The turbulent 60’s ended with the expulsion of 131 priests in September 17, 1971. That day, and simultaneously nationwide, groups of men dressed in Castro’s militia arrested priest and nuns. From the total, 33 priests were Cubans, and the rest were mostly Spanish and Canadians. Those men of God were arrested without their personal identity, without any piece of clothing and without any previous advice, and embarked in a ship anchored in Havana harbour named Covadonga. They were expelled from the country they served without any reward unless their faith in God.

The reasons behind were obvious: Cuba’s churches had became the only place Cubans could express freely their opinions against the regime. Castro couldn’t allow any second power, so the faith in God had to be crushed. After all, and accomplishing his new believes in Marxism, Religion didn’t have any place in the new man of the new era. Christ had to be defeated.

The expulsion of the catholic priest was the last chapter started with the vanishing of Christmas in 1970, but it was in the long term plan busted of the ideological agenda in the new power installed in Cuba. It is very important to remark that that process began before even the church began opening people’s eyes against the new era under Communism: dismantling all form of religion in the school system, the prohibition to access to any local and national media to the church, and in consequence the isolation of the church from any institution and social organization. Faith became a dissident in Cuba.

During more than 30 years, Cuba buried his faith in their family premises. Nobody allowed himself to confess publicly his faith in God, even when deep in their homes and souls Cubans kept their sacred images well-preserved. Our country had been a nation of faith and hope, our spirituality had been preserved over the year despite slogans, prohibition, prosecution and lies, and with time the old Cuba came alive again. God never left Cubans alone: it was its government who tried to expel God from Cuba.

In a process extraordinarily described by the Archbishop of Santiago de Cuba, in the welcoming remarks to the Holy Father in January 24, 1998:

“I present also a growing number of Cubans who had confused the fatherland with the party, the nation with the historical process we have experienced in recent years, and culture with ideology.”

In 1986, Castro gave to Frei Betto a long interview and tried to rewrite Cuba’s history again as Big Brother did. In the long and best seller book, Castro sold his now well-known self-eulogy about religion, and tried to justify, with pretty phrases and liquid dogmas, the crusade against the Catholic Church. The whole truth doesn’t resist any justification possible, what was in stake was the beginning of the crisis in Eastern Europe, and the collapse of the Socialism as a system worldwide. Castro was shoring up a crumbling building in Cuba in prevision with the collapse of the Communism. It wasn’t premonition: the signs were there forever, but now history was passing its check.

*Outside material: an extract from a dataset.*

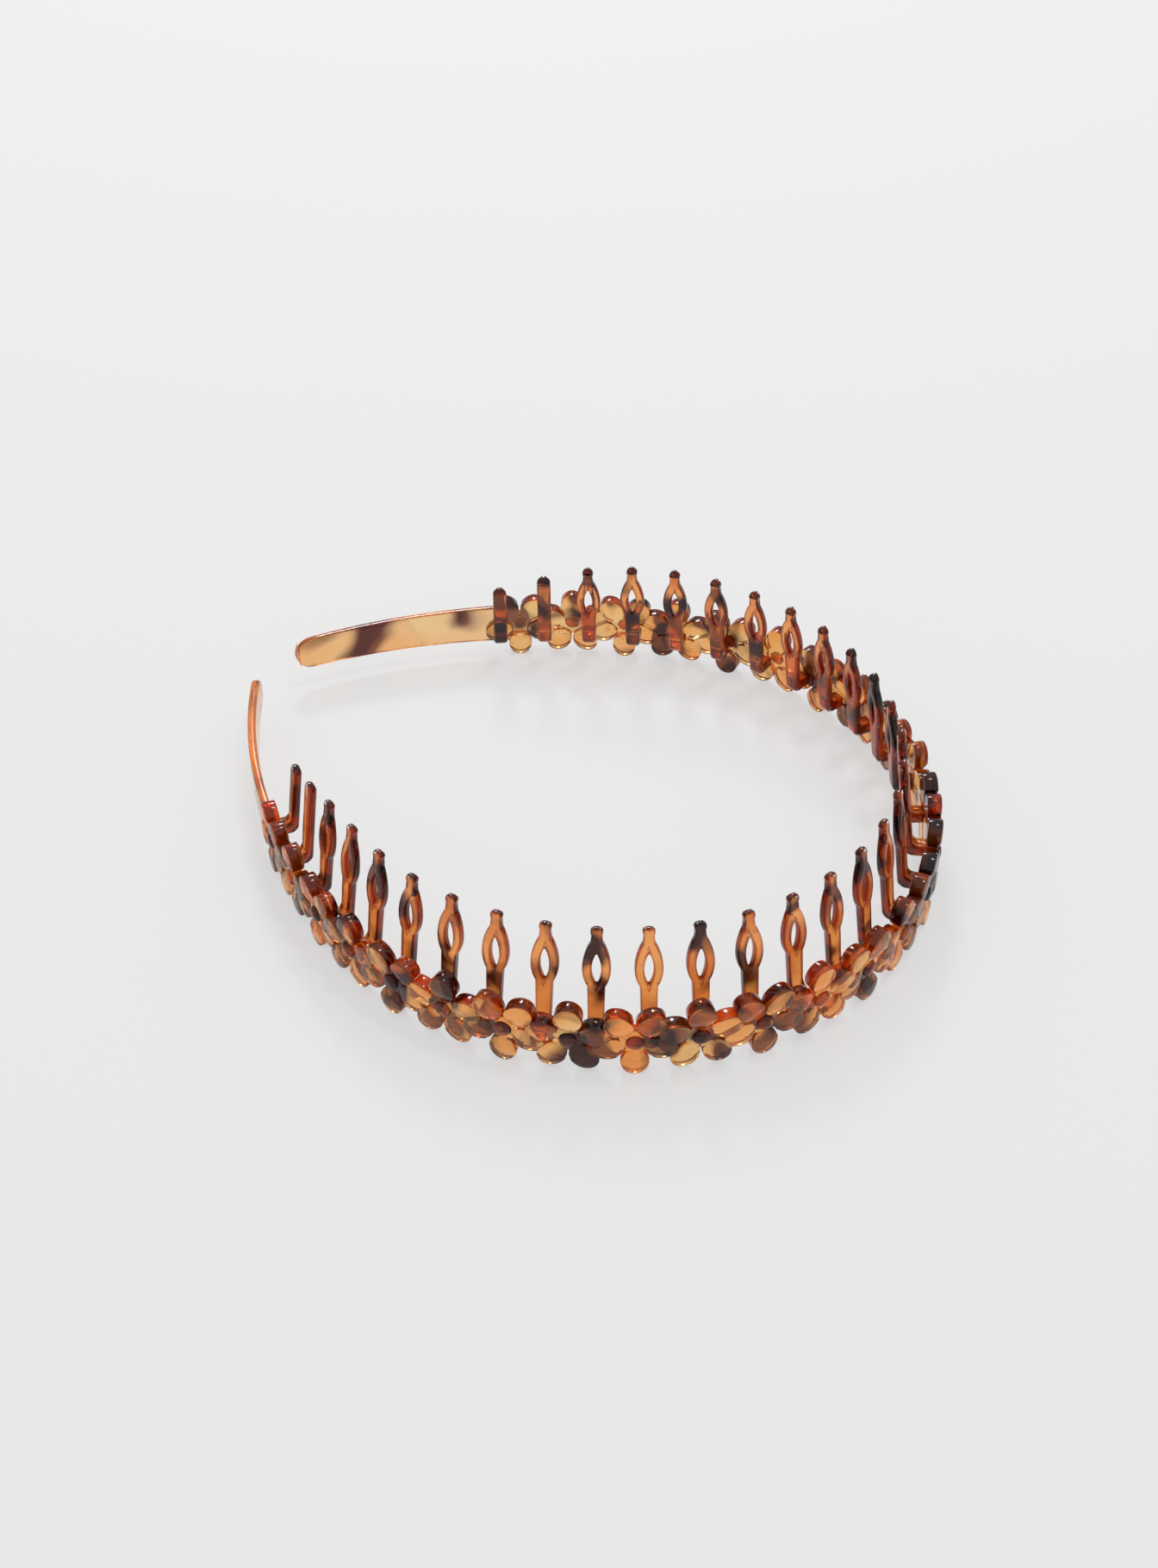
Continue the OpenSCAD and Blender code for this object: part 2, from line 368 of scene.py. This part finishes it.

The factors and components that pulled down Eastern Europe are in Cuba for a long time. The revolution who ask for spirituality, freedom and faith in the new men of the new millennium finished fencing all the civil rights. There is no spirituality when you lack of freedom to express your honest opinion about anything.

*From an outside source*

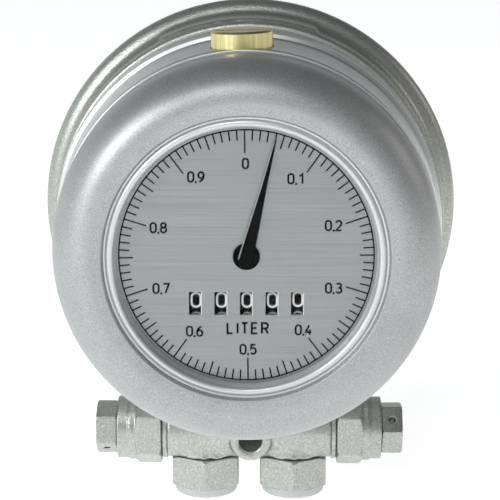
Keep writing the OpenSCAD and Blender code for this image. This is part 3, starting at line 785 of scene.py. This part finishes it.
class FLOWMETER_OT_bezel(bpy.types.Operator):
    """Press the bezel: a smooth dome with a lip round the window"""

    bl_idname = "flowmeter.bezel"
    bl_label = "Bezel"

    def execute(self, context):
        s = context.scene.flow_meter_bezel
        low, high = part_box("bezel")
        wide, sheet = high.x / MM, s.sheet / MM
        crest, rear = low.y / MM - DIAL_Y, high.y / MM - DIAL_Y
        dome, waist = wide - 9.5, 6.5  # radius and depth of the middle of the dome's curve
        lip_end = 32.3  # radius within which the sheet is pale bare metal, partly a painted highlight
        # the lip: a sleeve down to the dial, a seat for the glass, and a rolled bead round the window
        lip = [(29.8, 0), (29.8, -0.6), (30.5, -1.5), (30.9, -1.5), (30.9, -2.62), (30.15, -2.62)]
        lip += ellipse((31, -3.2), 0.85, 0.85, 180, 360, 10) + [(32, -3.5), (32.6, -3.6)]
        # a quick rise from the lip to the crest, the dome, the straight side and the bead at the rear
        outer = ellipse((33.1, -4.15), 0.42, -crest - 4.4, 180, 270, 8)
        outer += ellipse((dome, waist), wide - dome, waist - crest, -90, 0, 40)
        outer += [(wide - 0.2, 12), (wide - 0.3, rear - 1)]
        outer += ellipse((wide + 0.15, rear + 0.7), 0.4, 0.4, -130, 90, 10)
        inner = [(wide - sheet, rear)]
        inner += ellipse((dome, waist), wide - sheet - dome, waist - crest - sheet, 0, -80, 12)
        inner += [(34.6, 0)]
        outline = rounded(lip, s.lip_rounding / MM, 3) + outer + inner
        bezel = new_piece("bezel_shell", "head", "silver_lacquer", lathe(outline, s.steps), 50)
        # the lip and the bead at the rear are bare metal, paler than the lacquer: partly a painted highlight
        # for the bright rings they show
        bezel.data.materials.append(MATERIALS["bright_edge"])
        for face in bezel.data.polygons:
            if math.hypot(face.center.x, face.center.z) < lip_end * MM or face.center.y > high.y:
                face.material_index = 1
        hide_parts("bezel")
        return {"FINISHED"}


class FLOWMETER_OT_casting(bpy.types.Operator):
    """Paint the casting, with the soft edges of thick paint"""

    bl_idname = "flowmeter.casting"
    bl_label = "Casting"

    def execute(self, context):
        painted_copy("painted_casting", "casting", "meter_body", CASTING_PAINT, 4)
        return {"FINISHED"}


class FLOWMETER_OT_fittings(bpy.types.Operator):
    """Paint the filter housings, caps and union nuts"""

    bl_idname = "flowmeter.fittings"
    bl_label = "Fittings"

    def execute(self, context):
        for side in ("left", "right"):
            painted_copy(f"painted_housing_{side}", f"filter_housing_{side}", "meter_body", HOUSING_PAINT, 3)
            for part in (f"filter_cap_{side}", f"union_nut_{side}"):
                painted_copy(f"painted_{part}", part, part, NUT_PAINT, 3)
        return {"FINISHED"}


class FLOWMETER_OT_edges(bpy.types.Operator):
    """Break the sharp edges of the turned and sheet parts"""

    bl_idname = "flowmeter.edges"
    bl_label = "Broken edges"

    def execute(self, context):
        widths = {"head_ring": 0.15, "lock_screw": 0.2, "back_cover": 0.4, "cover_screws": 0.15}
        for node, width in widths.items():
            soften(node, width)
        return {"FINISHED"}


class FLOWMETER_OT_stage(bpy.types.Operator):
    """Set the pale floor, the soft lights and the camera"""

    bl_idname = "flowmeter.stage"
    bl_label = "Stage"

    def execute(self, context):
        s = context.scene.flow_meter_stage
        make_floor(s.floor_colour)
        make_camera(s)
        make_lights(s)
        context.scene.view_settings.view_transform = "Standard"
        return {"FINISHED"}


def make_floor(colour):
    """A wide matt floor just under the meter."""
    bm = bmesh.new()
    bmesh.ops.create_grid(bm, x_segments=1, y_segments=1, size=FLOOR_REACH)
    mesh = bpy.data.meshes.new("floor")
    bm.to_mesh(mesh)
    bm.free()
    floor = bpy.data.objects.new("floor", mesh)
    bpy.context.scene.collection.objects.link(floor)
    floor.location.z = CAD_BOX[0][2]
    # a lit sheet of paper: its own glow keeps it white all round
    material, tree = new_material("lit_white_paper")
    glow = {"Emission Color": tuple(colour), "Emission Strength": 0.85}
    coat(tree, {"Base Color": tuple(colour), "Roughness": 0.9, **glow})
    mesh.materials.append(material)


def make_camera(s):
    """The camera looks slightly down on the dial from in front."""
    data = bpy.data.cameras.new("camera")
    data.lens = s.lens
    data.sensor_width = 36
    data.clip_end = 50
    camera = bpy.data.objects.new("camera", data)
    right, forward, up = 6.5, 412.5, 86.4  # from the middle of the dial, in millimetres
    camera.location = Vector((right, DIAL_Y - forward, up)) * MM
    camera.rotation_euler = Euler((math.pi / 2 - s.pitch, 0, s.yaw))
    bpy.context.scene.collection.objects.link(camera)
    bpy.context.scene.camera = camera


def make_lights(s):
    """A broad light from the left, weaker ones from the front and right, and an even surround."""
    target = Vector((0, DIAL_Y * MM * 0.6, 0))  # inside the head, behind the dial
    # place in metres, power in watts and colour
    lights = {
        "light_left": ((-0.8, -0.8, 0.5), 5.5, "#fbfdff"),
        "light_front": ((-0.15, -1.0, 0.9), 2.5, "#ffffff"),
        "light_right": ((1.0, 0.15, 0.45), 0.6, "#fff4ee"),
    }
    for name, (at, power, colour) in lights.items():
        data = bpy.data.lights.new(name, "AREA")
        data.shape = "DISK"
        data.size = 0.5  # metres across
        data.energy = power
        data.color = linear(colour)[:3]
        lamp = bpy.data.objects.new(name, data)
        lamp.location = at
        lamp.rotation_euler = (target - Vector(at)).to_track_quat("-Z", "Y").to_euler()
        bpy.context.scene.collection.objects.link(lamp)
    world = bpy.data.worlds.new("studio")
    world.use_nodes = True
    tree = world.node_tree
    tree.nodes.clear()
    way = add(tree, "ShaderNodeTexCoord").outputs["Generated"]
    parts = add(tree, "ShaderNodeSeparateXYZ", {"Vector": way}).outputs
    # darker overhead than at the horizon, and darker to the right than to the left
    rise = add(tree, "ShaderNodeMapRange", {"Value": parts["Z"], "From Min": 0.1, "From Max": 0.95})
    greys = [(0.0, "#f4f6f7"), (0.35, "#c9cccd"), (0.65, "#7c8082"), (1.0, "#66696b")]
    sky = add(tree, "ShaderNodeValToRGB", {"Fac": rise.outputs["Result"]}, greys)
    fall = {"From Min": -0.9, "From Max": 0.9, "To Min": 1.35, "To Max": 0.35}
    side = add(tree, "ShaderNodeMapRange", {"Value": parts["X"], **fall})
    level = {0: side.outputs["Result"], 1: s.world_strength}
    strength = add(tree, "ShaderNodeMath", level, operation="MULTIPLY").outputs["Value"]
    light = {"Color": sky.outputs["Color"], "Strength": strength}
    surround = add(tree, "ShaderNodeBackground", light)
    add(tree, "ShaderNodeOutputWorld", {"Surface": surround.outputs["Background"]})
    bpy.context.scene.world = world


class FLOWMETER_PT_sidebar(bpy.types.Panel):
    """The meter's operators and settings"""

    bl_idname = "FLOWMETER_PT_sidebar"
    bl_label = "Flow Meter"
    bl_space_type = "VIEW_3D"
    bl_region_type = "UI"
    bl_category = "Flow Meter"

    def draw(self, context):
        for operator in OPERATORS:
            self.layout.operator(operator.bl_idname)
        for name, settings in SETTINGS.items():
            box = self.layout.box()
            for prop in settings.__annotations__:
                box.prop(getattr(context.scene, name), prop)


OPERATORS = (
    FLOWMETER_OT_materials,
    FLOWMETER_OT_stage,
    FLOWMETER_OT_bezel,
    FLOWMETER_OT_dial,
    FLOWMETER_OT_drums,
    FLOWMETER_OT_pointer,
    FLOWMETER_OT_casting,
    FLOWMETER_OT_fittings,
    FLOWMETER_OT_edges,
)


def register():
    """Registers the settings, operators and panel."""
    for cls in (*SETTINGS.values(), *OPERATORS, FLOWMETER_PT_sidebar):
        bpy.utils.register_class(cls)
    for name, settings in SETTINGS.items():
        setattr(bpy.types.Scene, name, PointerProperty(type=settings))


def unregister():
    """Takes them out again."""
    for name in SETTINGS:
        delattr(bpy.types.Scene, name)
    for cls in (FLOWMETER_PT_sidebar, *reversed(OPERATORS), *SETTINGS.values()):
        bpy.utils.unregister_class(cls)


def main():
    """Makes the meter's looks."""
    register()
    for operator in OPERATORS:
        group, name = operator.bl_idname.split(".")
        if getattr(getattr(bpy.ops, group), name)() != {"FINISHED"}:
            raise RuntimeError(f"{operator.bl_label} didn't finish")


if __name__ == "__main__":
    main()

With the catholic bishops Cuba had expelled artists, journalists, intellectuals, men and women of faith, people of all races, believes and sexual orientation. The country became a fenced land with an ideology refused by our forefathers from the beginnings of our independence. Castro freed all the forces against any dissent with a steady campaign of fears about the inevitable crushing of the proletariat’s revolution in the hands of its enemies. It is not out of context to remember what our Apostle Jose Marti said about Marx:

“To set men against men is an appalling task. The forced bestialization of some men for the profit of others stirs our indignation. But that indignation must be vented in such a way the beats ceases to be, without escaping its bonds and causing fear.”

That fear escaped its bonds in 1959 from the very moment Castro unfold his war against any form of dissidence and opposition. Today, when that regime is fading with his figure and name, thousands of Cubans are returning his faith in God, raising their little voices to claim the spirituality Castro’s Revolution exiled from their homes and showing everyone that faith is always close to our hearts and is home of the best feelings in reconciliation.

The end of one era is coming; the beginning of a new is ahead.

2 comments:

Walter Lippmann said...

Relations between the Cuban government and the Roman Catholic Church are far more positive today in the aftermath of Pope John Paul's 1998 visit to the island.

Cardinal Jaime Ortega read the Christmas homily over Cuban state television this past December 24, and many similar examples could be cited.